A Comparative Analysis of National Laws and Regulations Recognizing Indigenous Peoples’ and Local Communities’ Rights to Freshwater

Author: Rights and Resources Initiative & Environmental Law Institute

Date: August 21, 2019

**Draft August 2019. Full report coming soon.**

Clearly defined and legally secure freshwater tenure rights are essential to Indigenous Peoples’ and local communities’ livelihoods and food security, as well as to countries’ efforts to achieve sustainable development priorities and ensure climate resilience. However, the extent of the legal recognition of these rights to water remains largely unknown and unmonitored. To date, the bundle of legal entitlements most critical for enabling communities’ water tenure security has not been fully articulated or endorsed through global guidance such as the Voluntary Guidelines on the Responsible Governance of Tenure of Land, Fisheries and Forests in the Context of National Food Security (VGGT).

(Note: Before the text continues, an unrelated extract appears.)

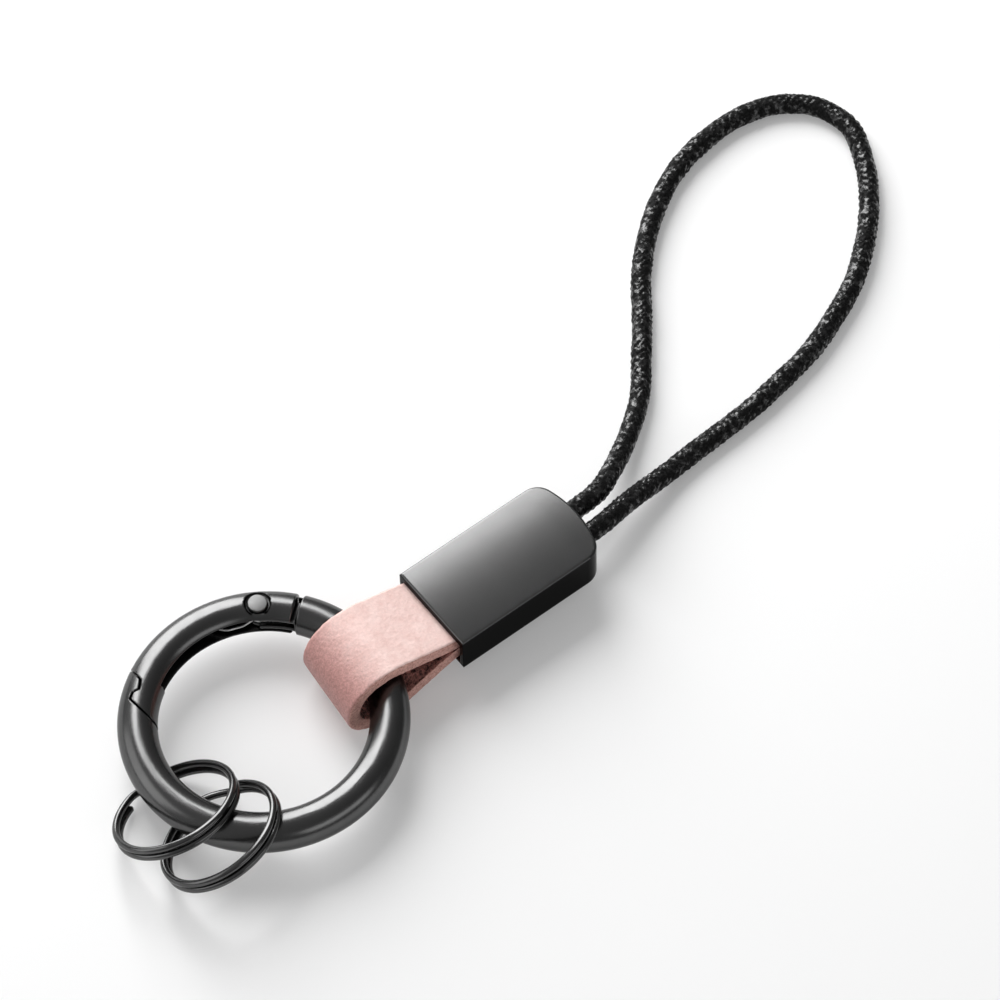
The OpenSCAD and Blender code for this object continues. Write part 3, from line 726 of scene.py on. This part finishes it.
def pale_table():
    """A wide pale table top, just under the strap, the split rings and the cord."""
    half = 6.0
    mesh = bpy.data.meshes.new("table_top")
    z = TABLE_Z * MM
    mesh.from_pydata([(-half, -half, z), (half, -half, z), (half, half, z), (-half, half, z)],
                     [], [(0, 1, 2, 3)])
    table = bpy.data.objects.new("table_top", mesh)
    bpy.context.collection.objects.link(table)
    material, tree, shader = new_material("pale_table", {
        "Base Color": linear("#F4F4F4"), "Roughness": 0.8, "Specular IOR Level": 0.2})
    ray = add_node(tree, "ShaderNodeLightPath")
    seen = add_node(tree, "ShaderNodeMath", {"operation": "MAXIMUM"},
                    links={0: ray.outputs["Is Camera Ray"], 1: ray.outputs["Is Glossy Ray"]})
    shown = add_node(tree, "ShaderNodeMath", {"operation": "MAXIMUM"},
                     links={0: seen.outputs["Value"], 1: ray.outputs["Is Transmission Ray"]})
    share = add_node(tree, "ShaderNodeMath", {"operation": "MULTIPLY"}, {1: 0.2},
                     {0: shown.outputs["Value"]})
    white = add_node(tree, "ShaderNodeEmission", values={"Color": linear("#FFFFFF")})
    both = add_node(tree, "ShaderNodeMixShader", links={
        "Fac": share.outputs["Value"], 1: shader.outputs["BSDF"], 2: white.outputs["Emission"]})
    tree.links.new(both.outputs["Shader"], tree.nodes["Material Output"].inputs["Surface"])
    dress(table, material)


def studio_world():
    """A plain grey room, lighter on the side that the light comes from."""
    world = bpy.data.worlds.new("studio")
    bpy.context.scene.world = world
    world.use_nodes = True
    tree = world.node_tree
    way = add_node(tree, "ShaderNodeTexCoord").outputs["Generated"]
    side = add_node(tree, "ShaderNodeVectorMath", {"operation": "DOT_PRODUCT"},
                    {1: (-0.6, 0.75, 0.25)}, {0: way})
    grey = add_node(tree, "ShaderNodeMapRange", {"interpolation_type": "SMOOTHSTEP"}, {
        "From Min": -0.8, "From Max": 0.9, "To Min": 0.16, "To Max": 0.42},
        {"Value": side.outputs["Value"]})
    background = tree.nodes["Background"]
    tree.links.new(grey.outputs["Result"], background.inputs["Color"])
    background.inputs["Strength"].default_value = 1.0


pale_table()
studio_world()
soft_lamp("back_softbox", (0, 0.8, 0.6), 450, (-80, -14), (270, 480), 3.2)
soft_lamp("left_softbox", (-0.75, 0.5, 0.45), 450, (0, 0), (340, 300), 0.45)
soft_lamp("front_fill", (0.1, -0.88, 0.46), 450, (0, 0), (380, 150), 0.28)

bpy.context.scene.view_settings.view_transform = "Standard"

This brief summarizes findings from the first international comparative assessment on the extent to which various national-level legal frameworks recognize the freshwater rights of Indigenous Peoples and local communities, as well as the specific rights of women to use and govern community waters. The analysis stems from a collaboration between the Environmental Law Institute and the Rights and Resources Initiative—which hosts the world’s only research program dedicated to monitoring the status of community-based land, forest, and freshwater tenure rights—and will be expanded and updated over time.

  • Key Findings
  • Graphics

Key Findings

The analysis finds that legal frameworks recognize local communities’ and Indigenous Peoples’ rights to at least use and govern freshwater in 14 of the 15 countries, though substantial gaps remain. Communities’ legal rights to freshwater are dependent on their recognized land or forest rights in 25 (over 60 percent) of the 39 legal frameworks analyzed in this study, and these frameworks establish consistently more adequate protections for communities’ freshwater rights—including the rights of women to use or govern community waters. Nonetheless, women’s freshwater rights are specifically recognized in just one-third of legal frameworks analyzed. Cross-sectoral reforms to effectively harmonize water, land, and forest laws and policies in a gender-sensitive and integrated fashion are urgently needed in order to address legislative inconsistencies and oversights that hinder the realization of communities’ water and land tenure security.